Belbury Poly – The Belbury Tales

Belbury Poly

CD – Ghost Box
Under the moniker Belbury Poly hides the experimenter and musician Jim Jupp, head honcho of Ghost Box Music, a label he co-founded. There is a definite British sensibility to this record with psychedelia, folk and progressive rock influences all present. We also find allusions to medieval music, eccentric electronics, sixties sounds and soundtrack music, weaved into scores that are sometimes confusing and uncertain but very evocative and sci-fi. We distinguish analogue and fuzzy synths, electric guitars, zithers, ocarinas and authentically vintage drums. Here it seems time has been stopped and a certain exotic, rustic and unconventional taste peeps out among the tracks. The pace is sometimes nostalgic, sometimes literary, with overlapping harmonies and voices, electro-folk and pastoral soundscapes, vintage radio-style adverts and interweaved arpeggios mixed up together.
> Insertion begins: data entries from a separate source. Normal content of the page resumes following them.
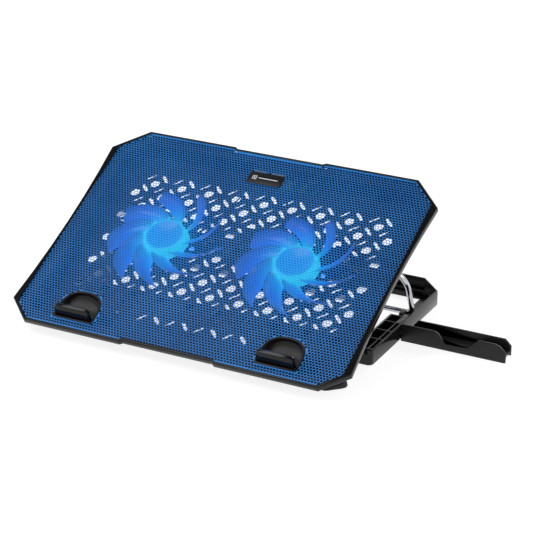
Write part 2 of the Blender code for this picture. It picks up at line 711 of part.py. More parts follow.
def make_base(parent):
    """The ring that lies on the desk, its ribs, hinge arms and lug."""
    outer, inner = base_outline(), base_opening()
    ring = solid("base_frame", prism(outer, BASE_BOTTOM, BASE_TOP), "gloss_black", parent)
    hole = prism(inner, BASE_BOTTOM - 4, BASE_TOP + 4)
    combine_with(ring, tool("base_hole", hole, parent), "DIFFERENCE")
    right = combine(*channel_cells())
    for name, shape in (("right", right), ("left", mirrored(right))):
        combine_with(ring, tool("cells_" + name, shape, parent), "DIFFERENCE")
    combine_with(ring, tool("rear_channel", rear_channel(), parent), "DIFFERENCE")
    combine_with(ring, tool("front_channel", combine(*front_channel()), parent), "DIFFERENCE")
    reach = ARM_INNER - 4
    lip = box((-reach, reach), (REAR_BAR_FRONT - 1, REAR_BAR_FRONT + 4),
              (BASE_FLOOR + REAR_LIP_HEIGHT, BASE_TOP + 3))
    combine_with(ring, tool("lip_cut", lip, parent), "DIFFERENCE")
    arms = combine(hinge_arm(-HINGE_X), hinge_arm(HINGE_X), holder_lug())
    combine_with(ring, tool("hinge_arms", arms, parent), "UNION")
    bore = prism(circle((HINGE_Y, HINGE_Z), PIN_RADIUS + GAP, 16), -120, 120, "x")
    eye = prism(circle(HOLDER_PIVOT, HOLDER_PIN_RADIUS + GAP, 16), -2, 8)
    combine_with(ring, tool("base_bores", combine(bore, eye), parent), "DIFFERENCE")


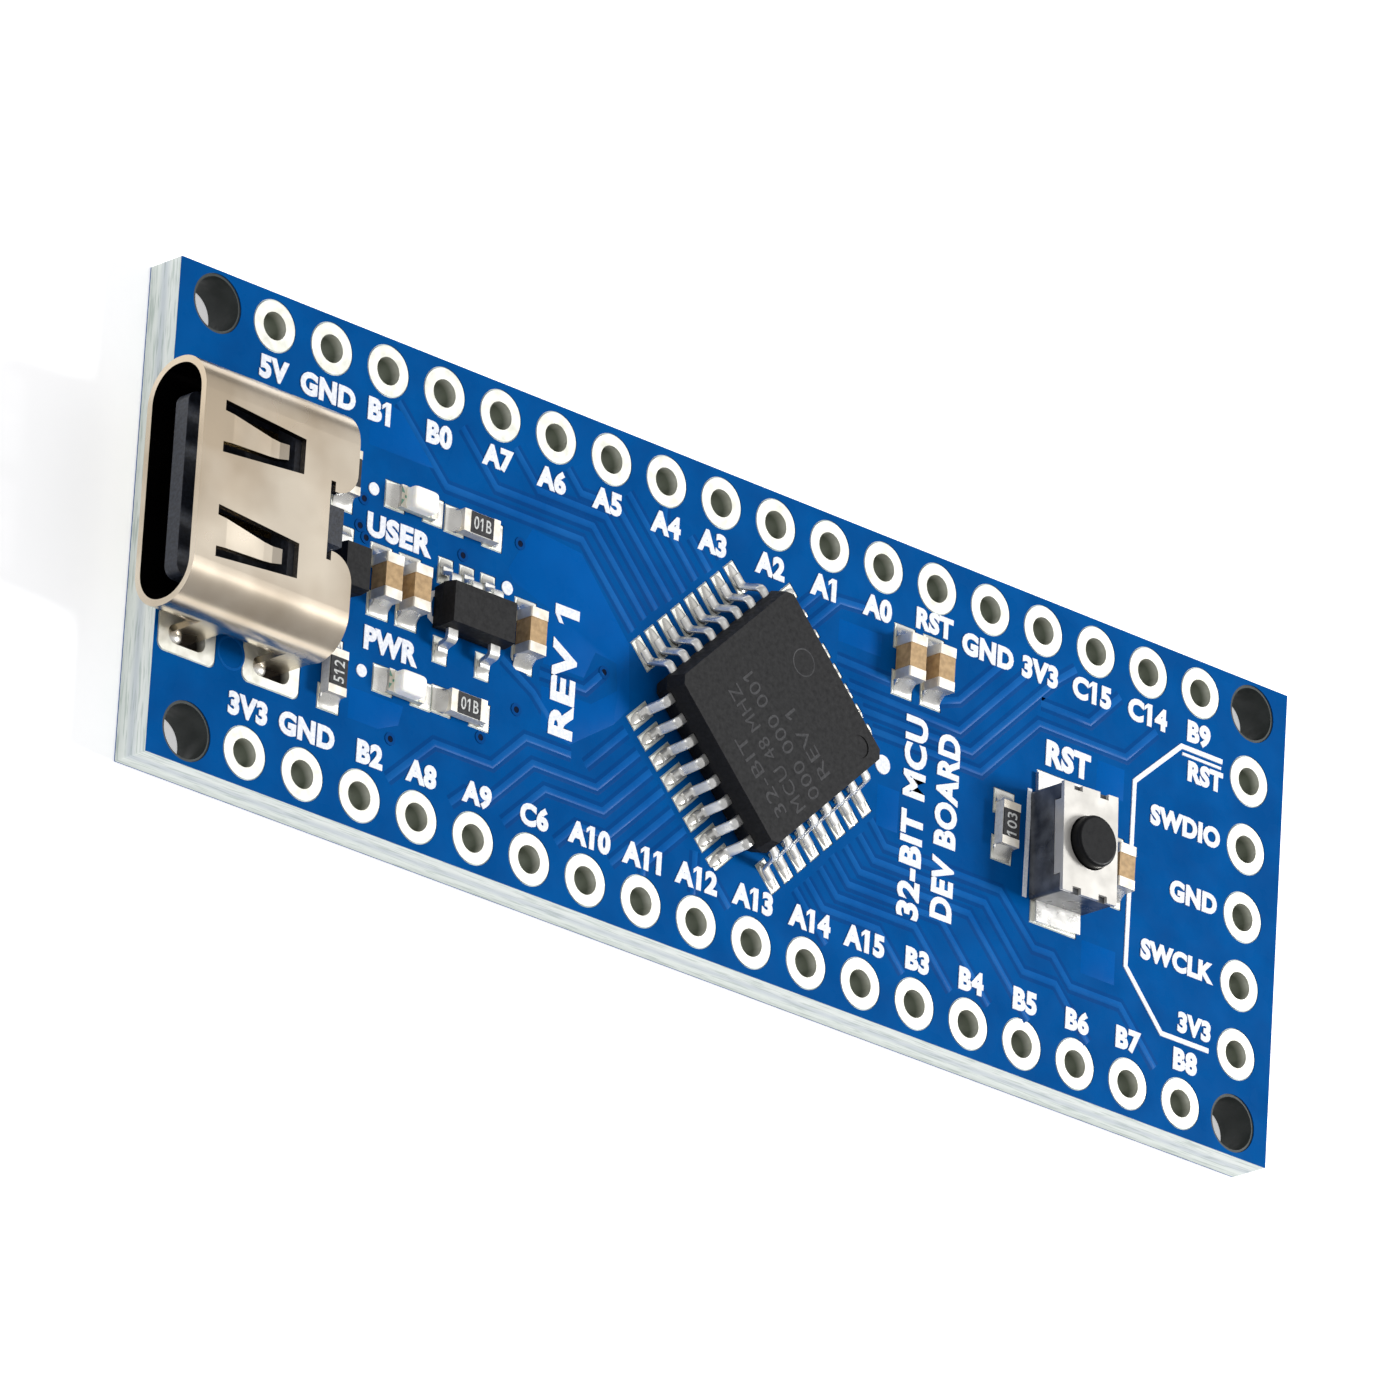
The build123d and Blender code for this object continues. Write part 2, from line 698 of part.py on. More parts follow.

Maybe it is necessary invoke the category of “English eccentrics” – always useful when we face works that are difficult to classify from that country and also helpful when dealing with the freaky and the illogically brilliant. Overall the effect is enjoyable and haunting, ad hoc piecemeal and pleasantly open to interpretation. If Belbury Pole wants to surprise us, he has been successful, because the strain of the melodies has conquered us, and in this case we don’t need to analyze whether his approach has been rigorous or not.